# Fetch, Clean, and Prepare Train-Ready Datasets for AI Tasks in Networking
This notebook provides a step-by-step guide to fetch, clean, and prepare datasets for AI tasks in networking. It includes downloading datasets, normalizing formats, and creating training-ready data.

## Setup Repository and Paths
Set up the repository structure and paths for datasets and tools. Use WSL commands to create directories and verify the structure.

In [None]:
# Create directories for datasets and tools
import os

base_dir = "datasets"
sub_dirs = ["topologies", "traffic", "telemetry", "configs"]

for sub_dir in sub_dirs:
    path = os.path.join(base_dir, sub_dir)
    os.makedirs(path, exist_ok=True)
    print(f"Created directory: {path}")

## Pull Base Datasets
Download and organize datasets such as Topology Zoo, SNDlib, MAWI, CIC-IDS2018, and telemetry samples.
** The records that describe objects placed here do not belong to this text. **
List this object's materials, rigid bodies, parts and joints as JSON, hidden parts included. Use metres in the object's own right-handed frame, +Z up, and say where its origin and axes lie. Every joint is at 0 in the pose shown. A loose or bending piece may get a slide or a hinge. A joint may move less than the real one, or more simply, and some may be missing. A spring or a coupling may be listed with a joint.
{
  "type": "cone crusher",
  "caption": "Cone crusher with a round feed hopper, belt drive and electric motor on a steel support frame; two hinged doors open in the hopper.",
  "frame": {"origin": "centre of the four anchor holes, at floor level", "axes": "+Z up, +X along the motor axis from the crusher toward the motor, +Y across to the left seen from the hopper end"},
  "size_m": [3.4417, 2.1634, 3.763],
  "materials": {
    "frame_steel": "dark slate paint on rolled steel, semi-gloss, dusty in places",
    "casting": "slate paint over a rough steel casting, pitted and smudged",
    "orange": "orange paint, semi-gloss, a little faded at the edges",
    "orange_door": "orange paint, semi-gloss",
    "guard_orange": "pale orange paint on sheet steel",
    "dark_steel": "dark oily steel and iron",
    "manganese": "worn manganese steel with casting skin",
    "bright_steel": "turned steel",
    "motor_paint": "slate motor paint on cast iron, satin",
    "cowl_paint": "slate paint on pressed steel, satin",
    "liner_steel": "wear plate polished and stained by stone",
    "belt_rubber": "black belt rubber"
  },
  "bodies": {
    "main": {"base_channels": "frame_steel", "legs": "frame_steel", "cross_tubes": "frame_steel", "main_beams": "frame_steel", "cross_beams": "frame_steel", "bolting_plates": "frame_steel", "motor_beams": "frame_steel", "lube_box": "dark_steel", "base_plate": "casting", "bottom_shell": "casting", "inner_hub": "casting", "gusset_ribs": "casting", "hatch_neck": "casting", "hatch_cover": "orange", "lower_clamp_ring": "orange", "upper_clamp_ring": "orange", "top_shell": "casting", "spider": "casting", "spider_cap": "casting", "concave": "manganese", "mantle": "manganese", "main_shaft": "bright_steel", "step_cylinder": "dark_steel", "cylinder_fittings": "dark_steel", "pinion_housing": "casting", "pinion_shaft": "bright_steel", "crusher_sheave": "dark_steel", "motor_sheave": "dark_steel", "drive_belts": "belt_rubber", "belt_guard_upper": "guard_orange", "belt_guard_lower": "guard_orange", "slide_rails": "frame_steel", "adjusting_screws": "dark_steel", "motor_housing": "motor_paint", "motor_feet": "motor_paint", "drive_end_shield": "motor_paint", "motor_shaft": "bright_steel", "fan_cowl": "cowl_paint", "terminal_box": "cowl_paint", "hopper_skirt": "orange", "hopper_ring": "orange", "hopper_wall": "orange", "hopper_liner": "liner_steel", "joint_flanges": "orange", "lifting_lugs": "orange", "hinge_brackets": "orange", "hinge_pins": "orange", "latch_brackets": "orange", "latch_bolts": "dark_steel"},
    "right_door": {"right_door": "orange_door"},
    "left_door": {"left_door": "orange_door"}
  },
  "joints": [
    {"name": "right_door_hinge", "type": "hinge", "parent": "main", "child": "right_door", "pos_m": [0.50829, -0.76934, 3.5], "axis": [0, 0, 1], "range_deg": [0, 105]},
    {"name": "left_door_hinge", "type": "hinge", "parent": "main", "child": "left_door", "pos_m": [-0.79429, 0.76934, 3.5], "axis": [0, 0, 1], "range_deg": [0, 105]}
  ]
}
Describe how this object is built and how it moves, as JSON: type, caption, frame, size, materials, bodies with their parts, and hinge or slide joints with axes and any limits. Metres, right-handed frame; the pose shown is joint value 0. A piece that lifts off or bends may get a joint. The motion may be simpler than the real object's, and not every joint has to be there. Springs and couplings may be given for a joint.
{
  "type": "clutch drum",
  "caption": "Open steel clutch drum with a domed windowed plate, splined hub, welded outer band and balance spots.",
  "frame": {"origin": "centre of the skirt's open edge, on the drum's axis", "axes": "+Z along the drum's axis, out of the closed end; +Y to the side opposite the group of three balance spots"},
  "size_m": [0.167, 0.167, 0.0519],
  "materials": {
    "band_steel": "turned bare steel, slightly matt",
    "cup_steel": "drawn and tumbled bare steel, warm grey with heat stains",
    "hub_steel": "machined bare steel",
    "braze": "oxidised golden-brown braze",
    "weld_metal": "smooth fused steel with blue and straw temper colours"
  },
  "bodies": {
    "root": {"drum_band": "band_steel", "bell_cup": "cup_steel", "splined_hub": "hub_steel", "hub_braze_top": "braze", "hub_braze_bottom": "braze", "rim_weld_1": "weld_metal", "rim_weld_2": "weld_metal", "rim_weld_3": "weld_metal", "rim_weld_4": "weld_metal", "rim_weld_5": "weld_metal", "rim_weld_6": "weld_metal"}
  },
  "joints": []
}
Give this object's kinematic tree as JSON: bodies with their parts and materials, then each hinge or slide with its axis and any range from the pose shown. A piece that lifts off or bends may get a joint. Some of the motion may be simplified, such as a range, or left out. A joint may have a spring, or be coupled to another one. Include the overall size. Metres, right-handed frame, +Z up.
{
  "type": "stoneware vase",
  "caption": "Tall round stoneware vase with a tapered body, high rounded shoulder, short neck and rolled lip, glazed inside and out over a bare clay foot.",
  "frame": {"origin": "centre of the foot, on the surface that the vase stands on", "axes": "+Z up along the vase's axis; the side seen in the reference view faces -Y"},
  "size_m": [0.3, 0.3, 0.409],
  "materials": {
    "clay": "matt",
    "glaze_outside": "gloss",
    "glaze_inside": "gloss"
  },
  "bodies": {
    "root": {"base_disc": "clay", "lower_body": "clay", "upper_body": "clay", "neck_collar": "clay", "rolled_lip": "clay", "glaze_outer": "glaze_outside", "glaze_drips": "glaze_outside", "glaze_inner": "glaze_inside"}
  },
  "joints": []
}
Include commands to fetch and unzip files.

In [None]:
# Example: Download Topology Zoo dataset
import requests
import zipfile
import io

url = "http://www.topology-zoo.org/files/TopologyZoo2010.zip"
output_dir = "datasets/topologies"

response = requests.get(url)
if response.status_code == 200:
    with zipfile.ZipFile(io.BytesIO(response.content)) as z:
        z.extractall(output_dir)
    print(f"Downloaded and extracted Topology Zoo dataset to {output_dir}")
else:
    print(f"Failed to download dataset. Status code: {response.status_code}")

## Download Topology Zoo
Download the Topology Zoo dataset, unzip it, and organize it under the `datasets/topologies` directory.

In [None]:
# Verify Topology Zoo dataset structure
import os

topology_zoo_dir = "datasets/topologies"
files = os.listdir(topology_zoo_dir)
print(f"Files in Topology Zoo directory: {files}")

## Download SNDlib
Fetch SNDlib archives, unzip them, and store them in the `datasets/topologies/sndlib` directory.

In [None]:
# Example: Download SNDlib dataset
sndlib_url = "http://sndlib.zib.de/download/sndlib_xml_2010-10-01.zip"
sndlib_dir = "datasets/topologies/sndlib"
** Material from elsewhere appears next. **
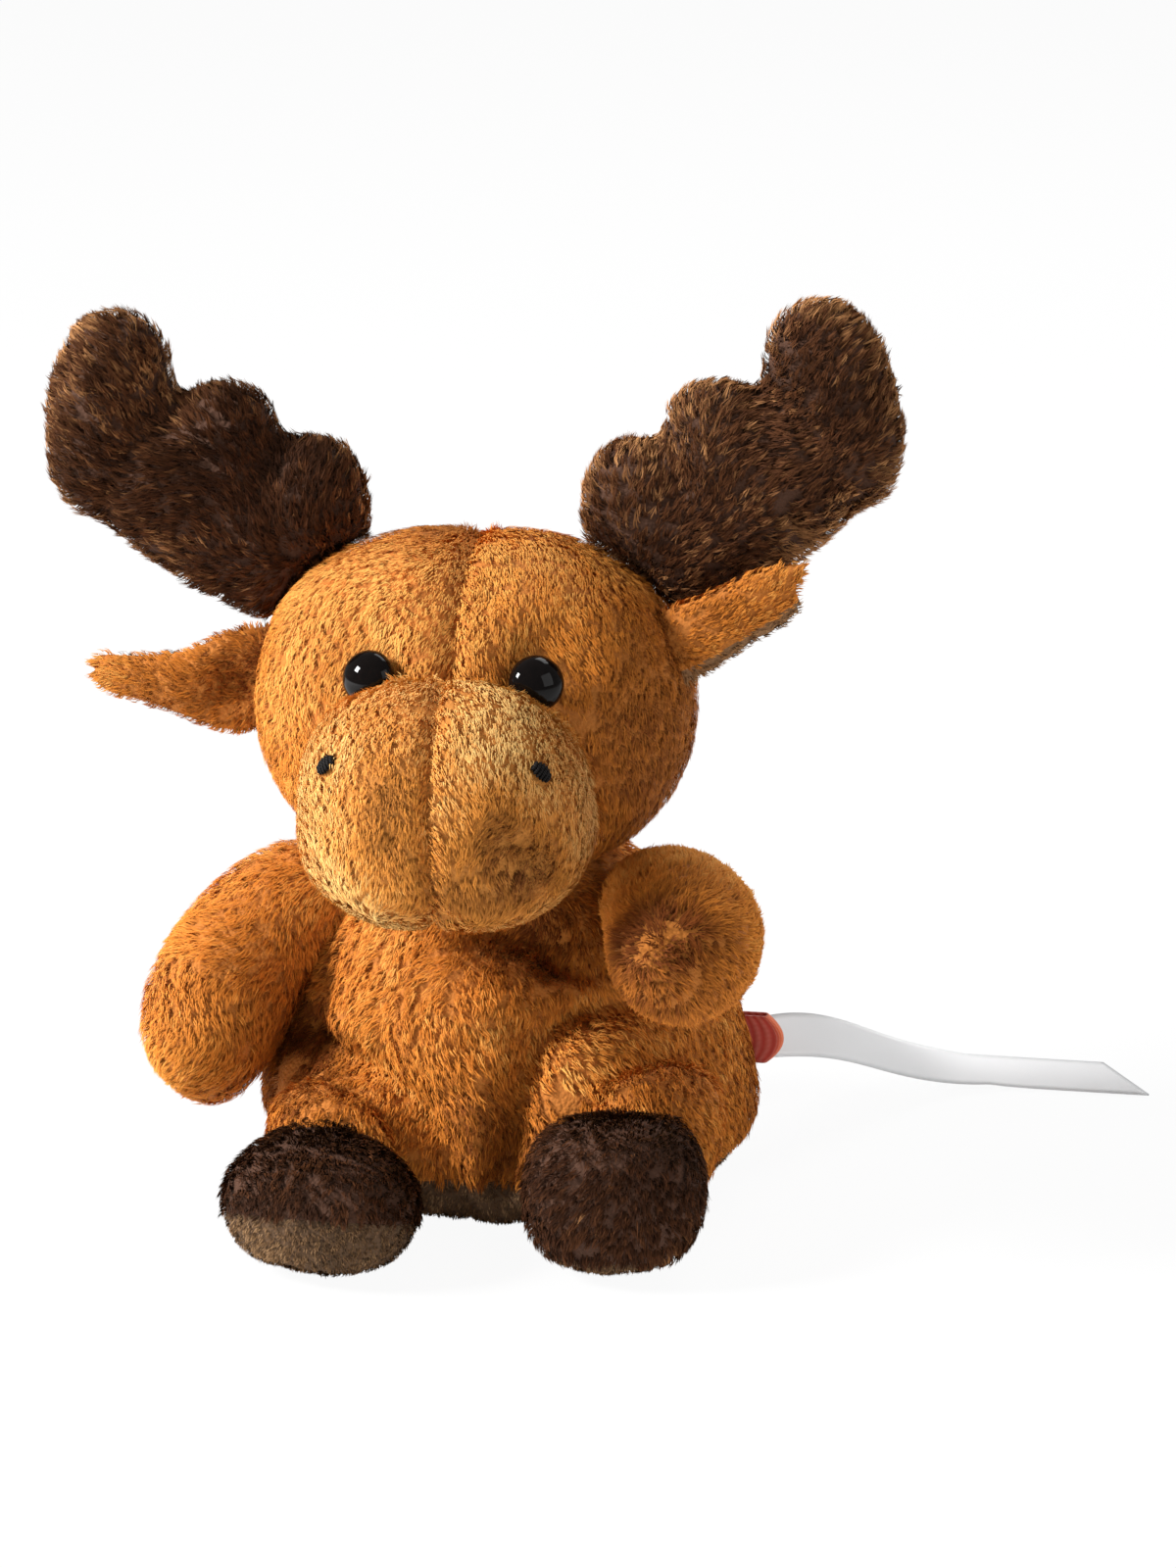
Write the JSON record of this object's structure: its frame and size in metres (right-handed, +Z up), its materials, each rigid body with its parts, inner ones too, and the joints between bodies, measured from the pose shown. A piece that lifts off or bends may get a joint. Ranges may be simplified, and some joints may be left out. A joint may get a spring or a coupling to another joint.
{
  "type": "stuffed toy moose",
  "caption": "Small sitting plush moose with broad stuffed antlers, big muzzle, splayed feet, a side label and a loose satin ribbon.",
  "frame": {"origin": "on the floor under the middle of the body, where the base panel rests", "axes": "+Z up, -Y the way the face looks, +X the toy's own left"},
  "size_m": [0.1226, 0.0873, 0.1027],
  "materials": {
    "plush": "short pile",
    "stuffing": "soft white polyester filling",
    "base_cloth": "microfibre",
    "label_cloth": "woven",
    "muzzle_plush": "short pile",
    "eye_plastic": "polished",
    "washer_plastic": "smooth",
    "thread": "satin-stitched thread",
    "dark_plush": "short pile",
    "sole_cloth": "very short pile",
    "ribbon_satin": "satin"
  },
  "bodies": {
    "body": {"body_skin": "plush", "body_fill": "stuffing", "base_panel": "base_cloth", "side_label": "label_cloth"},
    "neck": {"neck_wad": "stuffing"},
    "head": {"head_skin": "plush", "head_fill": "stuffing", "muzzle_skin": "muzzle_plush", "muzzle_fill": "stuffing", "eye_right": "eye_plastic", "eye_left": "eye_plastic", "eye_washer_right": "washer_plastic", "eye_washer_left": "washer_plastic", "nostril_right": "thread", "nostril_left": "thread"},
    "ear_right": {"ear_outer_right": "plush", "ear_lining_right": "plush"},
    "antler_right": {"antler_skin_right": "dark_plush", "antler_fill_right": "stuffing"},
    "arm_right": {"arm_skin_right": "plush", "arm_fill_right": "stuffing"},
    "leg_right": {"leg_skin_right": "plush", "hoof_skin_right": "dark_plush", "sole_right": "sole_cloth", "leg_fill_right": "stuffing"},
    "ear_left": {"ear_outer_left": "plush", "ear_lining_left": "plush"},
    "antler_left": {"antler_skin_left": "dark_plush", "antler_fill_left": "stuffing"},
    "arm_left": {"arm_skin_left": "plush", "arm_fill_left": "stuffing"},
    "leg_left": {"leg_skin_left": "plush", "hoof_skin_left": "dark_plush", "sole_left": "sole_cloth", "leg_fill_left": "stuffing"},
    "ribbon": {"ribbon": "ribbon_satin"}
  },
  "joints": [
    {"name": "head_turn", "type": "hinge", "parent": "body", "child": "neck", "pos_m": [-0.0024, -0.0021, 0.0404], "axis": [0, 0, 1], "range_deg": [-12, 8], "stiffness_Nm_per_rad": 0.04},
    {"name": "head_nod", "type": "hinge", "parent": "neck", "child": "head", "pos_m": [-0.0024, -0.0021, 0.0404], "axis": [0.9986, 0.0523, 0], "range_deg": [-5, 5], "stiffness_Nm_per_rad": 0.05},
    {"name": "ear_flap_right", "type": "hinge", "parent": "head", "child": "ear_right", "pos_m": [-0.02594, -0.00884, 0.05902], "axis": [0.0349, 0.0018, -0.9994], "range_deg": [-10, 10], "stiffness_Nm_per_rad": 0.003},
    {"name": "ear_flap_left", "type": "hinge", "parent": "head", "child": "ear_left", "pos_m": [0.01948, -0.00726, 0.06616], "axis": [-0.5439, -0.0285, 0.8387], "range_deg": [-10, 10], "stiffness_Nm_per_rad": 0.003},
    {"name": "antler_bend_right", "type": "hinge", "parent": "head", "child": "antler_right", "pos_m": [-0.02072, -0.00095, 0.07037], "axis": [-0.5439, -0.0285, -0.8387], "range_deg": [-8, 8], "stiffness_Nm_per_rad": 0.02},
    {"name": "antler_bend_left", "type": "hinge", "parent": "head", "child": "antler_left", "pos_m": [0.01493, 0.00092, 0.07086], "axis": [-0.6352, -0.0333, 0.7716], "range_deg": [-8, 8], "stiffness_Nm_per_rad": 0.02},
    {"name": "arm_lift_right", "type": "hinge", "parent": "body", "child": "arm_right", "pos_m": [-0.01792, -0.0017, 0.04733], "axis": [0, 1, 0], "range_deg": [0, 35]},
    {"name": "arm_swing_left", "type": "hinge", "parent": "body", "child": "arm_left", "pos_m": [0.02427, -0.00282, 0.03618], "axis": [0, 0, 1], "range_deg": [0, 25], "stiffness_Nm_per_rad": 0.01},
    {"name": "leg_lift_right", "type": "hinge", "parent": "body", "child": "leg_right", "pos_m": [-0.01382, -0.01835, 0.01714], "axis": [-1, 0, 0], "range_deg": [0, 15]},
    {"name": "leg_lift_left", "type": "hinge", "parent": "body", "child": "leg_left", "pos_m": [0.01536, -0.01835, 0.0211], "axis": [-1, 0, 0], "range_deg": [0, 15]},
    {"name": "ribbon_lift", "type": "hinge", "parent": "body", "child": "ribbon", "pos_m": [0.0259, 0.01345, 0.01304], "axis": [0.7715, -0.6362, 0], "range_deg": [0, 45]}
  ]
}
response = requests.get(sndlib_url)
if response.status_code == 200:
    with zipfile.ZipFile(io.BytesIO(response.content)) as z:
        z.extractall(sndlib_dir)
    print(f"Downloaded and extracted SNDlib dataset to {sndlib_dir}")
else:
    print(f"Failed to download SNDlib dataset. Status code: {response.status_code}")

## Download Traffic Datasets
Download traffic datasets such as MAWI and CIC-IDS2018. Include optional steps for CAIDA datasets.

In [None]:
# Placeholder for downloading MAWI and CIC-IDS2018 datasets
# Add specific download and extraction logic here
print("Downloading MAWI and CIC-IDS2018 datasets...")

## Clone Telemetry Samples
Clone the Cisco Innovation Edge telemetry repository into the `datasets/telemetry` directory.

In [None]:
# Clone telemetry samples repository
import subprocess

telemetry_repo_url = "https://github.com/CiscoDevNet/telemetry-sample-code.git"
telemetry_dir = "datasets/telemetry"

subprocess.run(["git", "clone", telemetry_repo_url, telemetry_dir], check=True)
print(f"Cloned telemetry samples to {telemetry_dir}")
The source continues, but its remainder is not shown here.